Tim Wu’s opinion piece on speech and computers has attracted a lot of attention. Wu’s position is a useful counterpoint to Eugene Volokh’s sweeping claims about 1st Amendment protection for automated arrangements of information. However, neither Wu nor Volokh can cut the Gordian knot of digital freedom of expression with maxims like “search is speech” or “computers can’t have free speech rights.” Any court that respects extant doctrine, and the normative complexity of the new speech environment, will need to take nuanced positions on a case-by-case basis.

Digital Opinions

Wu states that “The argument that machines speak was first made in the context of Internet search,” pointing to cases like Langdon v. Google, Kinderstart, and SearchKing. In each scenario, Google successfully argued to a federal district court that it could not be liable in tort for faulty or misleading results 1) because it “spoke” the offending arrangement of information and 2) the arrangement was Google’s “opinion,” and could not be proven factually wrong (a sine qua non for liability).

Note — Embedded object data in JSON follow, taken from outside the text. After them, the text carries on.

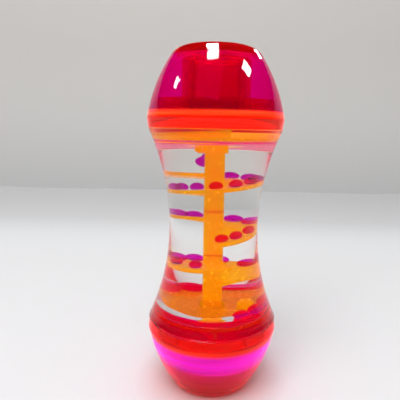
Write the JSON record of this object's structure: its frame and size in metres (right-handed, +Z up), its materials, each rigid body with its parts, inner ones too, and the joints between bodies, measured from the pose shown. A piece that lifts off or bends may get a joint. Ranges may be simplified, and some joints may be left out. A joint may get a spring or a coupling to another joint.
{
  "type": "liquid motion timer",
  "caption": "Hourglass-shaped desk timer that stands on either domed cap; drops of coloured liquid fall and roll down spiral ramps in a clear liquid.",
  "frame": {"origin": "centre of the face the timer stands on", "axes": "+Z up along the axis, -Y towards the front of the picture, +X to its right"},
  "size_m": [0.0572, 0.0572, 0.147],
  "materials": {
    "clear_wall": "clear polished acrylic",
    "cap_plastic": "tinted see-through gloss",
    "inner_plastic": "tinted gloss",
    "ramp_plastic": "tinted gloss",
    "coloured_liquid": "wet and clear"
  },
  "bodies": {
    "case": {"clear_body": "clear_wall", "top_cap": "cap_plastic", "bottom_cap": "cap_plastic", "top_end_disc": "inner_plastic", "bottom_end_disc": "inner_plastic", "fill_plug": "inner_plastic", "top_reservoir_plate": "inner_plastic", "bottom_reservoir_plate": "inner_plastic", "top_nozzle": "inner_plastic", "bottom_nozzle": "inner_plastic", "upper_ramp": "ramp_plastic", "middle_ramp": "ramp_plastic", "lower_ramp": "ramp_plastic", "upper_pool": "coloured_liquid", "lower_pool": "coloured_liquid", "landed_drops": "coloured_liquid"},
    "falling_drop": {"falling_drop": "coloured_liquid"},
    "upper_drop_1": {"upper_drop_1": "coloured_liquid"},
    "upper_drop_2": {"upper_drop_2": "coloured_liquid"},
    "upper_drop_3": {"upper_drop_3": "coloured_liquid"},
    "upper_drop_4": {"upper_drop_4": "coloured_liquid"},
    "upper_drop_5": {"upper_drop_5": "coloured_liquid"},
    "upper_drop_6": {"upper_drop_6": "coloured_liquid"},
    "upper_drop_7": {"upper_drop_7": "coloured_liquid"},
    "upper_drop_8": {"upper_drop_8": "coloured_liquid"},
    "upper_drop_9": {"upper_drop_9": "coloured_liquid"},
    "middle_drop_1": {"middle_drop_1": "coloured_liquid"},
    "middle_drop_2": {"middle_drop_2": "coloured_liquid"},
    "middle_drop_3": {"middle_drop_3": "coloured_liquid"},
    "middle_drop_4": {"middle_drop_4": "coloured_liquid"},
    "middle_drop_5": {"middle_drop_5": "coloured_liquid"},
    "middle_drop_6": {"middle_drop_6": "coloured_liquid"},
    "middle_drop_7": {"middle_drop_7": "coloured_liquid"},
    "middle_drop_8": {"middle_drop_8": "coloured_liquid"},
    "lower_drop_1": {"lower_drop_1": "coloured_liquid"},
    "lower_drop_2": {"lower_drop_2": "coloured_liquid"},
    "lower_drop_3": {"lower_drop_3": "coloured_liquid"},
    "lower_drop_4": {"lower_drop_4": "coloured_liquid"},
    "lower_drop_5": {"lower_drop_5": "coloured_liquid"},
    "lower_drop_6": {"lower_drop_6": "coloured_liquid"}
  },
  "joints": [
    {"name": "upper_roll", "type": "hinge", "parent": "case", "child": "upper_drop_1", "pos_m": [0, 0, 0.09513], "axis": [-0.0862, 0.0478, -0.9951], "range_deg": [0, 20]},
    {"name": "upper_roll_2", "type": "hinge", "parent": "case", "child": "upper_drop_2", "pos_m": [0, 0, 0.09442], "axis": [-0.0508, 0.0845, -0.9951], "range_deg": [0, 20]},
    {"name": "upper_roll_3", "type": "hinge", "parent": "case", "child": "upper_drop_3", "pos_m": [0, 0, 0.09373], "axis": [-0.0017, 0.0985, -0.9951], "range_deg": [0, 20]},
    {"name": "upper_roll_4", "type": "hinge", "parent": "case", "child": "upper_drop_4", "pos_m": [0, 0, 0.093], "axis": [0.0493, 0.0853, -0.9951], "range_deg": [0, 20]},
    {"name": "upper_roll_5", "type": "hinge", "parent": "case", "child": "upper_drop_5", "pos_m": [0, 0, 0.09219], "axis": [0.0893, 0.0416, -0.9951], "range_deg": [0, 20]},
    {"name": "upper_roll_6", "type": "hinge", "parent": "case", "child": "upper_drop_6", "pos_m": [0, 0, 0.09144], "axis": [0.0978, -0.012, -0.9951], "range_deg": [0, 20]},
    {"name": "upper_roll_7", "type": "hinge", "parent": "case", "child": "upper_drop_7", "pos_m": [0, 0, 0.09074], "axis": [0.0787, -0.0593, -0.9951], "range_deg": [0, 20]},
    {"name": "upper_roll_8", "type": "hinge", "parent": "case", "child": "upper_drop_8", "pos_m": [0, 0, 0.09001], "axis": [0.0369, -0.0914, -0.9951], "range_deg": [0, 20]},
    {"name": "upper_roll_9", "type": "hinge", "parent": "case", "child": "upper_drop_9", "pos_m": [0, 0, 0.08943], "axis": [-0.0052, -0.0984, -0.9951], "range_deg": [0, 20]},
    {"name": "middle_roll", "type": "hinge", "parent": "case", "child": "middle_drop_1", "pos_m": [0, 0, 0.07697], "axis": [-0.0695, -0.1203, -0.9903], "range_deg": [-20, 0]},
    {"name": "middle_roll_2", "type": "hinge", "parent": "case", "child": "middle_drop_2", "pos_m": [0, 0, 0.07615], "axis": [-0.1138, -0.0797, -0.9903], "range_deg": [-20, 0]},
    {"name": "middle_roll_3", "type": "hinge", "parent": "case", "child": "middle_drop_3", "pos_m": [0, 0, 0.07535], "axis": [-0.1364, -0.0265, -0.9903], "range_deg": [-20, 0]},
    {"name": "middle_roll_4", "type": "hinge", "parent": "case", "child": "middle_drop_4", "pos_m": [0, 0, 0.07456], "axis": [-0.1354, 0.0312, -0.9903], "range_deg": [-20, 0]},
    {"name": "middle_roll_5", "type": "hinge", "parent": "case", "child": "middle_drop_5", "pos_m": [0, 0, 0.07367], "axis": [-0.1064, 0.0893, -0.9903], "range_deg": [-20, 0]},
    {"name": "middle_roll_6", "type": "hinge", "parent": "case", "child": "middle_drop_6", "pos_m": [0, 0, 0.07172], "axis": [0.0217, 0.1372, -0.9903], "range_deg": [-20, 0]},
    {"name": "middle_roll_7", "type": "hinge", "parent": "case", "child": "middle_drop_7", "pos_m": [0, 0, 0.07066], "axis": [0.0911, 0.1048, -0.9903], "range_deg": [-20, 0]},
    {"name": "middle_roll_8", "type": "hinge", "parent": "case", "child": "middle_drop_8", "pos_m": [0, 0, 0.06983], "axis": [0.1269, 0.0565, -0.9903], "range_deg": [-20, 0]},
    {"name": "lower_roll", "type": "hinge", "parent": "case", "child": "lower_drop_1", "pos_m": [0, 0, 0.05743], "axis": [0.0905, -0.0707, -0.9934], "range_deg": [0, 20]},
    {"name": "lower_roll_2", "type": "hinge", "parent": "case", "child": "lower_drop_2", "pos_m": [0, 0, 0.05615], "axis": [0.01, -0.1144, -0.9934], "range_deg": [0, 20]},
    {"name": "lower_roll_3", "type": "hinge", "parent": "case", "child": "lower_drop_3", "pos_m": [0, 0, 0.05463], "axis": [-0.0892, -0.0722, -0.9934], "range_deg": [0, 20]},
    {"name": "lower_roll_4", "type": "hinge", "parent": "case", "child": "lower_drop_4", "pos_m": [0, 0, 0.05392], "axis": [-0.1118, -0.0258, -0.9934], "range_deg": [0, 20]},
    {"name": "lower_roll_5", "type": "hinge", "parent": "case", "child": "lower_drop_5", "pos_m": [0, 0, 0.05307], "axis": [-0.1092, 0.0355, -0.9934], "range_deg": [0, 20]},
    {"name": "lower_roll_6", "type": "hinge", "parent": "case", "child": "lower_drop_6", "pos_m": [0, 0, 0.05207], "axis": [-0.0658, 0.094, -0.9934], "range_deg": [0, 20]},
    {"name": "drip_fall", "type": "slide", "parent": "case", "child": "falling_drop", "axis": [0, 0, -1], "range_m": [0, 0.0039]}
  ],
  "couplings": [
    {"joint": "upper_roll_2", "follows": "upper_roll", "ratio": 1},
    {"joint": "upper_roll_3", "follows": "upper_roll", "ratio": 1},
    {"joint": "upper_roll_4", "follows": "upper_roll", "ratio": 1},
    {"joint": "upper_roll_5", "follows": "upper_roll", "ratio": 1},
    {"joint": "upper_roll_6", "follows": "upper_roll", "ratio": 1},
    {"joint": "upper_roll_7", "follows": "upper_roll", "ratio": 1},
    {"joint": "upper_roll_8", "follows": "upper_roll", "ratio": 1},
    {"joint": "upper_roll_9", "follows": "upper_roll", "ratio": 1},
    {"joint": "middle_roll_2", "follows": "middle_roll", "ratio": 1},
    {"joint": "middle_roll_3", "follows": "middle_roll", "ratio": 1},
    {"joint": "middle_roll_4", "follows": "middle_roll", "ratio": 1},
    {"joint": "middle_roll_5", "follows": "middle_roll", "ratio": 1},
    {"joint": "middle_roll_6", "follows": "middle_roll", "ratio": 1},
    {"joint": "middle_roll_7", "follows": "middle_roll", "ratio": 1},
    {"joint": "middle_roll_8", "follows": "middle_roll", "ratio": 1},
    {"joint": "lower_roll_2", "follows": "lower_roll", "ratio": 1},
    {"joint": "lower_roll_3", "follows": "lower_roll", "ratio": 1},
    {"joint": "lower_roll_4", "follows": "lower_roll", "ratio": 1},
    {"joint": "lower_roll_5", "follows": "lower_roll", "ratio": 1},
    {"joint": "lower_roll_6", "follows": "lower_roll", "ratio": 1}
  ]
}
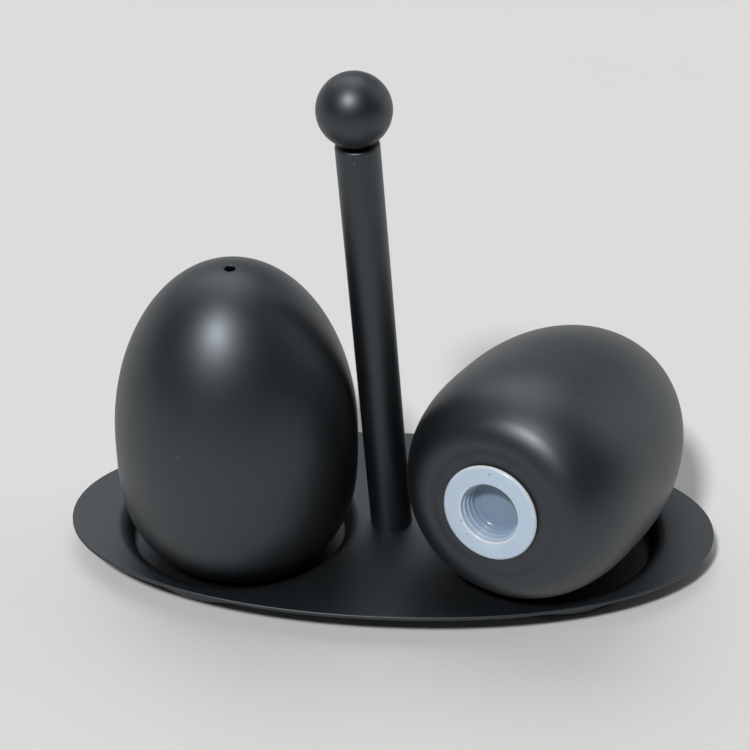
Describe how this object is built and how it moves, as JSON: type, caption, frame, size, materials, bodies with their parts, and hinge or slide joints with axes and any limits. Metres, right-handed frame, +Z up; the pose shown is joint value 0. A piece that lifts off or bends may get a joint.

Most legal attention to those cases has focused on the second proposition. Wu takes on the first. Wu analogizes Google’s search engine to a Frankensteinian monster, and argues that such runaway artificial agents should not be given rights (or perhaps even the right to do express themselves on behalf of their creator). This is probably the weakest argument in the piece. It’s difficult to figure out what our proper legal or even moral intuitions would be if such a cyborgish entity existed. (Lawrence Solum goes so far as to say that “we don’t know what we should think about personhood for artificial agents.”) Eugene Volokh offers the counter-example of an animatronic sculpture that speaks, and argues that “The government can’t restrict what the sculpture is programmed to say . . . because the artist is endowed with constitutional rights and the restriction would restrict the artist’s right to communicate (and the listeners’ right to hear).” (Julian Sanchez pounces on the example at a more visceral level, depicting Wu’s views as a thinly veiled effort to empower censorship of persons by censoring their tools.)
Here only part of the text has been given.